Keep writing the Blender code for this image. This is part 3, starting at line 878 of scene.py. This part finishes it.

--

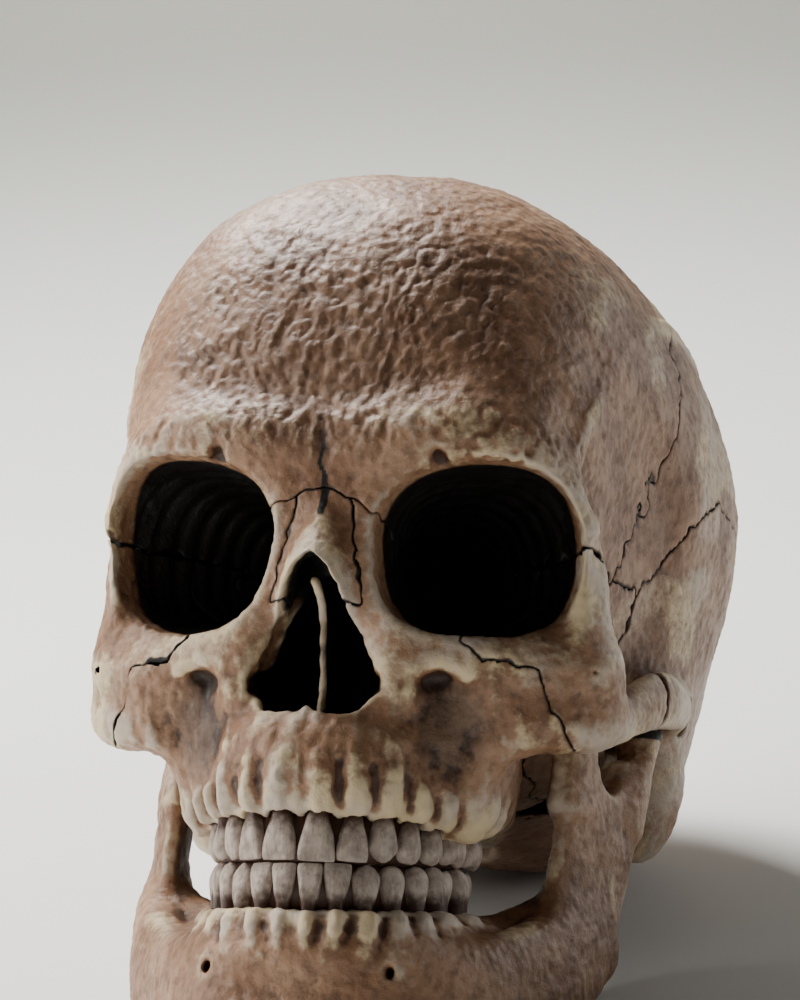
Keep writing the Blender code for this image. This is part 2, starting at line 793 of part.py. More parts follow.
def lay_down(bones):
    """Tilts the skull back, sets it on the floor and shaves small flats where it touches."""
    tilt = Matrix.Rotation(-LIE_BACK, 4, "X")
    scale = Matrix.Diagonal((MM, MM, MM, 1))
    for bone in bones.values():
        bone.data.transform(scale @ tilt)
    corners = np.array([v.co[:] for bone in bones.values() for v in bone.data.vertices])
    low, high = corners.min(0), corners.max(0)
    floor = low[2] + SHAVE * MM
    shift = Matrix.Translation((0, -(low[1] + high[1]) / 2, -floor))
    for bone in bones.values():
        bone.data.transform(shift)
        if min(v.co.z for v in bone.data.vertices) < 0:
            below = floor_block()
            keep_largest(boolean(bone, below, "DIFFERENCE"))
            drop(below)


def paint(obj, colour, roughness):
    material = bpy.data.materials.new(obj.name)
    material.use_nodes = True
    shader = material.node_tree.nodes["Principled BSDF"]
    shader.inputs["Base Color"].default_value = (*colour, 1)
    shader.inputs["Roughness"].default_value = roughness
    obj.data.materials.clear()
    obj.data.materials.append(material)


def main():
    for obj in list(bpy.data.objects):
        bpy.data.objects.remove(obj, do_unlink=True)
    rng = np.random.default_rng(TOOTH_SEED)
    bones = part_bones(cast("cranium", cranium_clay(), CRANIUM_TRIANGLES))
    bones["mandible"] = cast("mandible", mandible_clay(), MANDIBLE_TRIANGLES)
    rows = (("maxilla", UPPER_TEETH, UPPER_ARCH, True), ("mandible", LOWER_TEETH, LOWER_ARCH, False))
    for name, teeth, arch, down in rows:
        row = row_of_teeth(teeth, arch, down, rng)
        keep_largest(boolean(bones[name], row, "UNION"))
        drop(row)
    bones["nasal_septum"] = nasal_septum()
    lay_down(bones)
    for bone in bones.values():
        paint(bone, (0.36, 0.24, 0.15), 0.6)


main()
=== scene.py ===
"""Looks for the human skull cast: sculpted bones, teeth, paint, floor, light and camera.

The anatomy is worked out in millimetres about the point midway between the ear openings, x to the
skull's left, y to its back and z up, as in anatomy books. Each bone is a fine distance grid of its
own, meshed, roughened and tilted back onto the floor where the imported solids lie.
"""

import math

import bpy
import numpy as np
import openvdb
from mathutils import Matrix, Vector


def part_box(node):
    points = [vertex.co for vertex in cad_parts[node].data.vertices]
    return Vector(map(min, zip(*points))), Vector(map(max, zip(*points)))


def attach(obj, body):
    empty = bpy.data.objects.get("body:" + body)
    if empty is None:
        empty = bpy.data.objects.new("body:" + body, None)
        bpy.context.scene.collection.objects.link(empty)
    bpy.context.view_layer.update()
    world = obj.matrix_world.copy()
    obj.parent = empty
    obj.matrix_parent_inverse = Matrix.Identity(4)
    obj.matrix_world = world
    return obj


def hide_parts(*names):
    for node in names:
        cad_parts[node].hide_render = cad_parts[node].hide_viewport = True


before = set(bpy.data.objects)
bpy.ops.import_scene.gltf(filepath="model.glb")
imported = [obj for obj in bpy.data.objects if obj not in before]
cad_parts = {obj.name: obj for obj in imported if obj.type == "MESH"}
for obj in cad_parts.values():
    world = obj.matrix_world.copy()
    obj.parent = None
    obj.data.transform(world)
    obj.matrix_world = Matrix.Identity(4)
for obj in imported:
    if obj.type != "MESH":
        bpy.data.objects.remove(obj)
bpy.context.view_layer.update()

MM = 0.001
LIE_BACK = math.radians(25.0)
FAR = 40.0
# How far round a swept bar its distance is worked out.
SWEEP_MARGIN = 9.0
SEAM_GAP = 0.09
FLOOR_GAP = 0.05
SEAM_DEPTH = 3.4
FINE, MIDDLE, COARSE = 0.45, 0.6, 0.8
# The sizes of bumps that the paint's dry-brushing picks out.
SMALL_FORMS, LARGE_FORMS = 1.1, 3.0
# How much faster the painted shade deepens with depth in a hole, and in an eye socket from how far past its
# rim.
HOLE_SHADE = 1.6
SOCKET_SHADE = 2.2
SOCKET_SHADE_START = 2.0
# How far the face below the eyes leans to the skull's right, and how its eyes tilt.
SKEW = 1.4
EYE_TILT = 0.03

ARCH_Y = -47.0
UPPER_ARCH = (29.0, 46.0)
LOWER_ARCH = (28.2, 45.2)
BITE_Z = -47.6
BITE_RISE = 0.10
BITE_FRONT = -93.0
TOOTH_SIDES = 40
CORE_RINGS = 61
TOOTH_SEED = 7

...

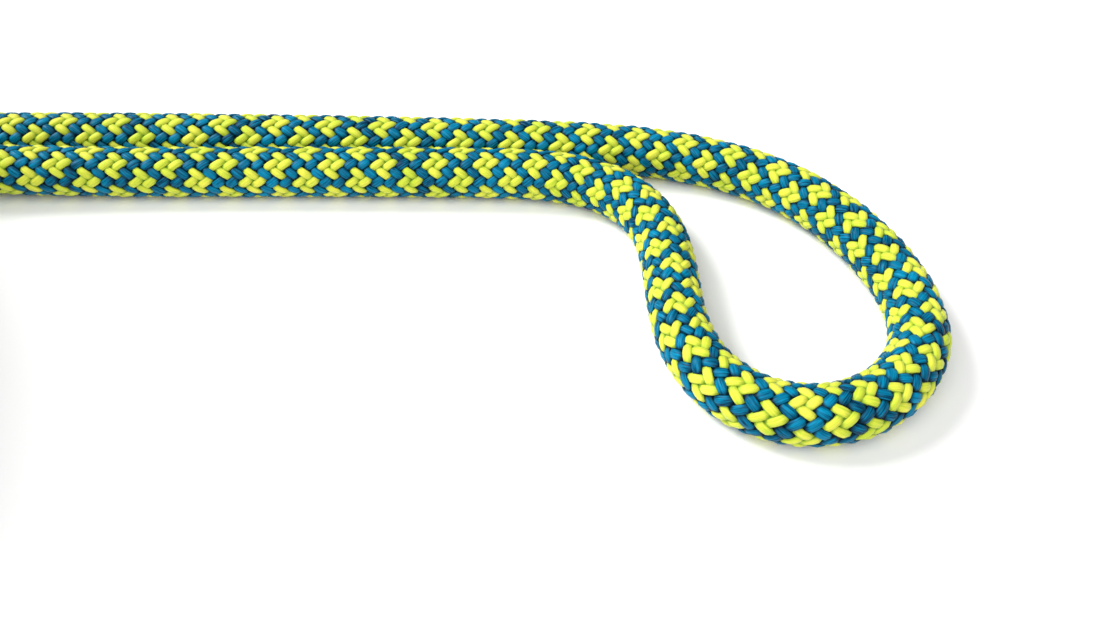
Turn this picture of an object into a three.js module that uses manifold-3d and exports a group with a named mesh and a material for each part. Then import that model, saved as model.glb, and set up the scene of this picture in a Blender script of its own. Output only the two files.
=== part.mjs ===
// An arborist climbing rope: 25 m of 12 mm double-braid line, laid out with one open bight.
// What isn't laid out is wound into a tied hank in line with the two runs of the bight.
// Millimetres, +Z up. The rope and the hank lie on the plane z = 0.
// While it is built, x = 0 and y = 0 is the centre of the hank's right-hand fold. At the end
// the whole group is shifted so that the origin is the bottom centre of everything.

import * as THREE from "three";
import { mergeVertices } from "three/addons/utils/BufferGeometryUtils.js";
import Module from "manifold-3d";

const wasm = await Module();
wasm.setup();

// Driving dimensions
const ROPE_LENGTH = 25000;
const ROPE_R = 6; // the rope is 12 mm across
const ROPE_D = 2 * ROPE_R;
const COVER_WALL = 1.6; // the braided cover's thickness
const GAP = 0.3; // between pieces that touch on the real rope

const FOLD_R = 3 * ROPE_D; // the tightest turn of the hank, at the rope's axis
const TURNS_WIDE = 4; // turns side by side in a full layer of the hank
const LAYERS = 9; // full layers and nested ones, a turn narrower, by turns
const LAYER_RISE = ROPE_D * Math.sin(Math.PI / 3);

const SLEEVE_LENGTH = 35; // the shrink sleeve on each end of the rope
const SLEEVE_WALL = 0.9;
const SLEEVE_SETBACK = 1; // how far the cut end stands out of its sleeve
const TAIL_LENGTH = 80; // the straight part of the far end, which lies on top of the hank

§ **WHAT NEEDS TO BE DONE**
Reproduce verbatim the lines above, from the line with "for name, teeth, arch, down" through the line with "obj.parent = None".

§ **THE OUTPUT**
    for name, teeth, arch, down in rows:
        row = row_of_teeth(teeth, arch, down, rng)
        keep_largest(boolean(bones[name], row, "UNION"))
        drop(row)
    bones["nasal_septum"] = nasal_septum()
    lay_down(bones)
    for bone in bones.values():
        paint(bone, (0.36, 0.24, 0.15), 0.6)


main()
=== scene.py ===
"""Looks for the human skull cast: sculpted bones, teeth, paint, floor, light and camera.

The anatomy is worked out in millimetres about the point midway between the ear openings, x to the
skull's left, y to its back and z up, as in anatomy books. Each bone is a fine distance grid of its
own, meshed, roughened and tilted back onto the floor where the imported solids lie.
"""

import math

import bpy
import numpy as np
import openvdb
from mathutils import Matrix, Vector


def part_box(node):
    points = [vertex.co for vertex in cad_parts[node].data.vertices]
    return Vector(map(min, zip(*points))), Vector(map(max, zip(*points)))


def attach(obj, body):
    empty = bpy.data.objects.get("body:" + body)
    if empty is None:
        empty = bpy.data.objects.new("body:" + body, None)
        bpy.context.scene.collection.objects.link(empty)
    bpy.context.view_layer.update()
    world = obj.matrix_world.copy()
    obj.parent = empty
    obj.matrix_parent_inverse = Matrix.Identity(4)
    obj.matrix_world = world
    return obj


def hide_parts(*names):
    for node in names:
        cad_parts[node].hide_render = cad_parts[node].hide_viewport = True


before = set(bpy.data.objects)
bpy.ops.import_scene.gltf(filepath="model.glb")
imported = [obj for obj in bpy.data.objects if obj not in before]
cad_parts = {obj.name: obj for obj in imported if obj.type == "MESH"}
for obj in cad_parts.values():
    world = obj.matrix_world.copy()
    obj.parent = None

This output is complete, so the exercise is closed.